Explore Bowfishing helps instructors, educators and program leaders teach youths basic bowfishing skills. The program fits into states’ recruitment, retention and reactivation efforts by targeting a new demographic – anglers – while expanding the market for bowfishing-specific archery equipment. Photo Credit: Nicole Nash
Travis Glick, community archery specialist for the Texas Parks and Wildlife Department, coordinates Explore Bowhunting for the state, and attended the TRAPS conference for the Explore Bowfishing workshop. He works with Emily Beach, ATA’s senior director of outreach and education, and other ATA staff to promote archery and bowhunting programs in Texas.
“We really like Explore Bowhunting, and we wanted to keep it going,” Glick said. “Explore Bowfishing looked like a really fun expansion opportunity. We hope it helps promote the sport of bowfishing, especially along the coast.”
Glick also hopes the program gets people interested in archery.
“There are a lot of hunters out there, but people who bowfish aren’t necessarily hunters, so this is an opportunity to expand the archery community,” Glick said. “It will help us reach another demographic.”
Beach agrees. “Explore Bowfishing will bridge the gap between introductory archery programs and hunting, while reaching new consumers in the angling market,” she said. “Bowfishing is a fun, social and interactive activity that can be done at night or during the day. And, often times, people can succeed in bowfishing much quicker than they can in bowhunting because there are more opportunities to shoot, and the season is much longer. When someone gets hooked on the sport, they usually get hooked on the sport of archery altogether. It’s a win-win.”
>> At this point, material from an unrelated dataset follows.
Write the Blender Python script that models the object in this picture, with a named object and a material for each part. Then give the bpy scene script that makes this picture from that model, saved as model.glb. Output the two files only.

Glick and his state-agency counterparts are enthusiastic about the program. They plan to introduce Explore Bowfishing to educators this summer and fall so it can be added to outdoor education programs as soon as possible.
The Texas team expects schools to teach the program. They also expect it will help parks and recreational centers offer more opportunities for people to try archery and bowfishing. Meanwhile, Explore Bowfishing should help state wildlife agencies in other ways.
Bowfishing is a fun, social and interactive activity that can be done at night or during the day. Often times, people can succeed in bowfishing much quicker than they can in bowhunting because there are more opportunities to shoot. Photo Credit: Paul Sherar/ATA
“Explore Bowfishing and Explore Bowhunting fit perfectly into a state’s recruitment, retention and reactivation efforts,” Beach said. “Plus, the program will create revenue for state agencies through license sales and equipment purchases, which generate funds through federal excise taxes. Those FET revenues return to states through the Pittman-Robertson Act.”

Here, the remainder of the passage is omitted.